**Task description**
Both end lines count: copy exactly from the line that contains "plug_block();" to the line that contains "for node in", and only those lines.

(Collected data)
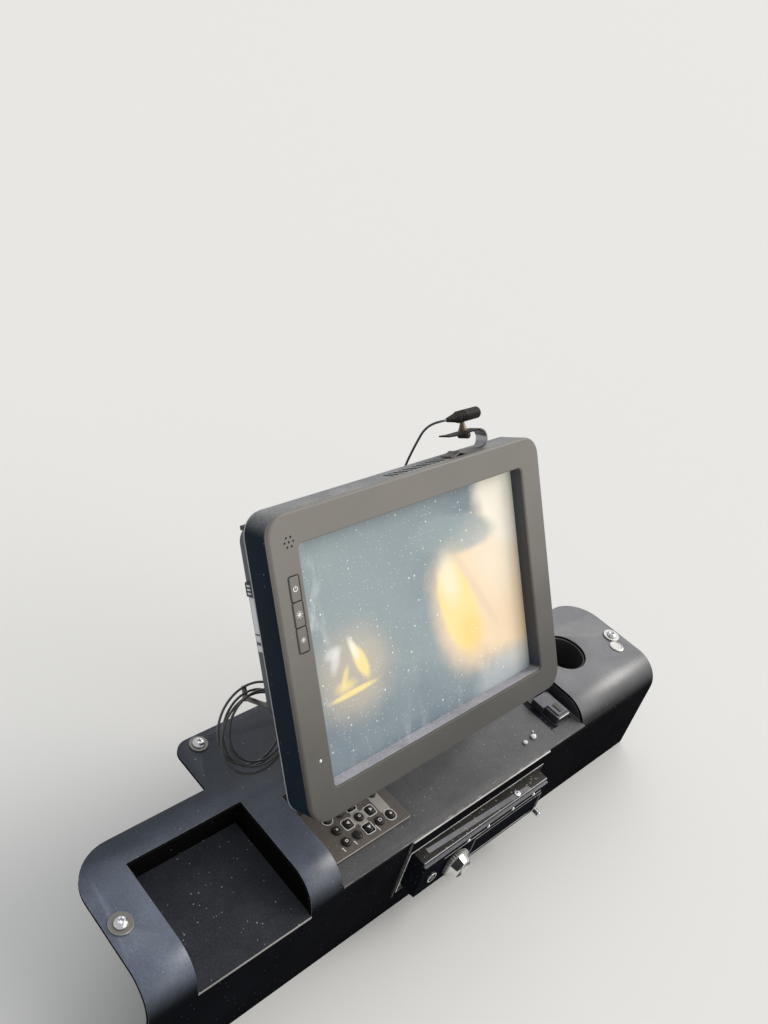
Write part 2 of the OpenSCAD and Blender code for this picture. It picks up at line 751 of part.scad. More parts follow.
console_shell();
shelf_tray();
pocket_tray();
tool_cup();
keypad_plate();
keypad_keys();
radio_sleeve();
radio_case();
radio_nose();
radio_knob();
radio_buttons();
plug_block();
stand_foot();
swivel_head();
tilt_pin();
tilt_knobs();
hinge_bracket();
display_bezel();
display_housing();
rear_chassis();
screen_glass();
screen_panel();
bezel_buttons();
mic_clip();
mic_body();
lead_socket();
lead_plug();
lead_hook();
lead_clips();
lead_run();
lead_coil();
lead_tail();
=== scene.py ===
"""Looks of a cab's dash console with its control display.

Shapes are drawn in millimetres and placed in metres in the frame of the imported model:
X to the operator's right, Y forwards, Z up. Pieces of the display are drawn flat, with
X right, Y up the screen and Z out of it, and are then leaned back onto the stand.
"""

import json
import logging
import math
from collections.abc import Callable
from dataclasses import dataclass, field, replace
from enum import Enum
from functools import reduce

import bmesh
import bpy
from bmesh.types import BMesh, BMFace, BMVert
from bpy.types import Material, Mesh, Node, NodeSocket, NodeTree, Object
from mathutils import Matrix, Vector


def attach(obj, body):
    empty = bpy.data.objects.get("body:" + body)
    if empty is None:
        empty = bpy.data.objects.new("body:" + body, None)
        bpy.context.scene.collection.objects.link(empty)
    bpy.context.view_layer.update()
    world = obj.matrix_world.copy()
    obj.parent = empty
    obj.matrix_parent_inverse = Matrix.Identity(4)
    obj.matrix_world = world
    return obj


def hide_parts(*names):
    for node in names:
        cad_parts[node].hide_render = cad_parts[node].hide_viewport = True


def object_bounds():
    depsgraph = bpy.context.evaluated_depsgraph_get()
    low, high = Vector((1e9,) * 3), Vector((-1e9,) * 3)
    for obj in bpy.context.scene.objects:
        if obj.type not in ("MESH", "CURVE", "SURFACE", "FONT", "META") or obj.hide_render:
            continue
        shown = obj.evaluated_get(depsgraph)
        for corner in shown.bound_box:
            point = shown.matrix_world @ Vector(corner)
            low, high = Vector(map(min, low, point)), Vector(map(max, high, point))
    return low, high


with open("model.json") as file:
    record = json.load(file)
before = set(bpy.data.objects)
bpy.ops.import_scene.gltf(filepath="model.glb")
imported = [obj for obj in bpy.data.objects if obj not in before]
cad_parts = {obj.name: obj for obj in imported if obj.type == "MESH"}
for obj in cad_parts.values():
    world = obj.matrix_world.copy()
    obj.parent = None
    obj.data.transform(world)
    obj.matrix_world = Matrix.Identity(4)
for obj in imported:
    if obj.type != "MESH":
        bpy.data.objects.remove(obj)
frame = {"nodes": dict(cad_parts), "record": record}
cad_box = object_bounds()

log = logging.getLogger("console")

Flat = tuple[float, float]
Point = tuple[float, float, float]
Colour = tuple[float, float, float]
Given = NodeSocket | float | Colour

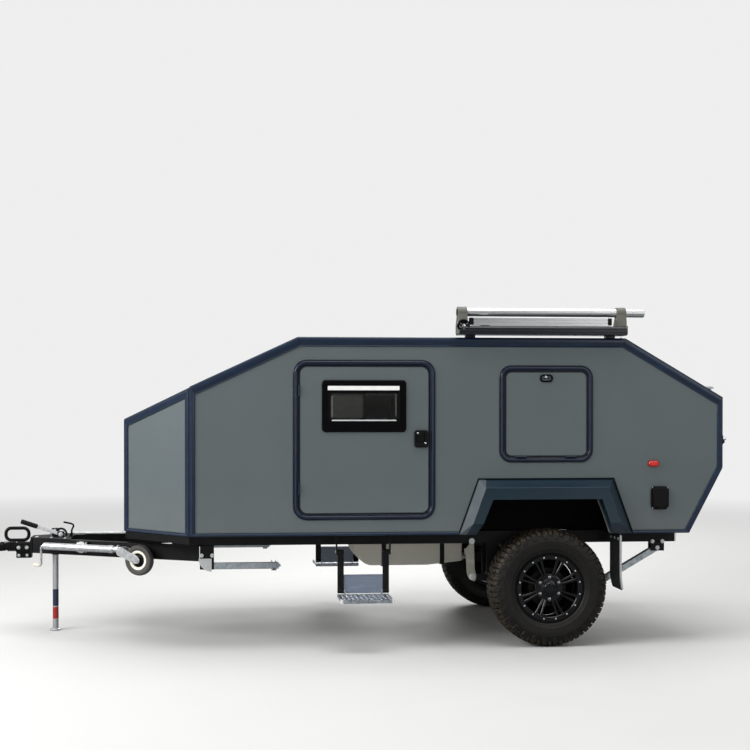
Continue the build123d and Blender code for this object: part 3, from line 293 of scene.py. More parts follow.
def painted_panel(name, colour):
    """Textured paint: grain about a millimetre across over a slow, shallow unevenness."""
    look = Look(name, colour, 0.5, Specular_IOR_Level=0.35)
    unevenness = look.noise(2.3, 3)
    tone = unevenness * 0.22 + look.noise(420, 2) * 0.3 + 0.74
    dusty = (1 - look.axis("Z").rise(0.7, dust_top)) * look.noise(9, 5) * 0.22
    toned = look.mix(tone.rise(0.8, 1.2), shaded(colour, 0.87), shaded(colour, 1.13))
    return look.finish(
        depth_inside(look).rise(*lining_depth), look.mix(dusty, toned, dust_colour), lining_colour,
        look.noise(14, 4) * 0.16 + 0.4 + dusty * 0.4,
        look.noise(900, 2) * 0.8 + unevenness * 0.2, 0.00045,
    )


def dress(material, *names):
    """Gives CAD nodes one material."""
    for name in names:
        nodes[name].data.materials.clear()
        nodes[name].data.materials.append(material)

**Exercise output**
plug_block();
stand_foot();
swivel_head();
tilt_pin();
tilt_knobs();
hinge_bracket();
display_bezel();
display_housing();
rear_chassis();
screen_glass();
screen_panel();
bezel_buttons();
mic_clip();
mic_body();
lead_socket();
lead_plug();
lead_hook();
lead_clips();
lead_run();
lead_coil();
lead_tail();
=== scene.py ===
"""Looks of a cab's dash console with its control display.

Shapes are drawn in millimetres and placed in metres in the frame of the imported model:
X to the operator's right, Y forwards, Z up. Pieces of the display are drawn flat, with
X right, Y up the screen and Z out of it, and are then leaned back onto the stand.
"""

import json
import logging
import math
from collections.abc import Callable
from dataclasses import dataclass, field, replace
from enum import Enum
from functools import reduce

import bmesh
import bpy
from bmesh.types import BMesh, BMFace, BMVert
from bpy.types import Material, Mesh, Node, NodeSocket, NodeTree, Object
from mathutils import Matrix, Vector


def attach(obj, body):
    empty = bpy.data.objects.get("body:" + body)
    if empty is None:
        empty = bpy.data.objects.new("body:" + body, None)
        bpy.context.scene.collection.objects.link(empty)
    bpy.context.view_layer.update()
    world = obj.matrix_world.copy()
    obj.parent = empty
    obj.matrix_parent_inverse = Matrix.Identity(4)
    obj.matrix_world = world
    return obj


def hide_parts(*names):
    for node in names:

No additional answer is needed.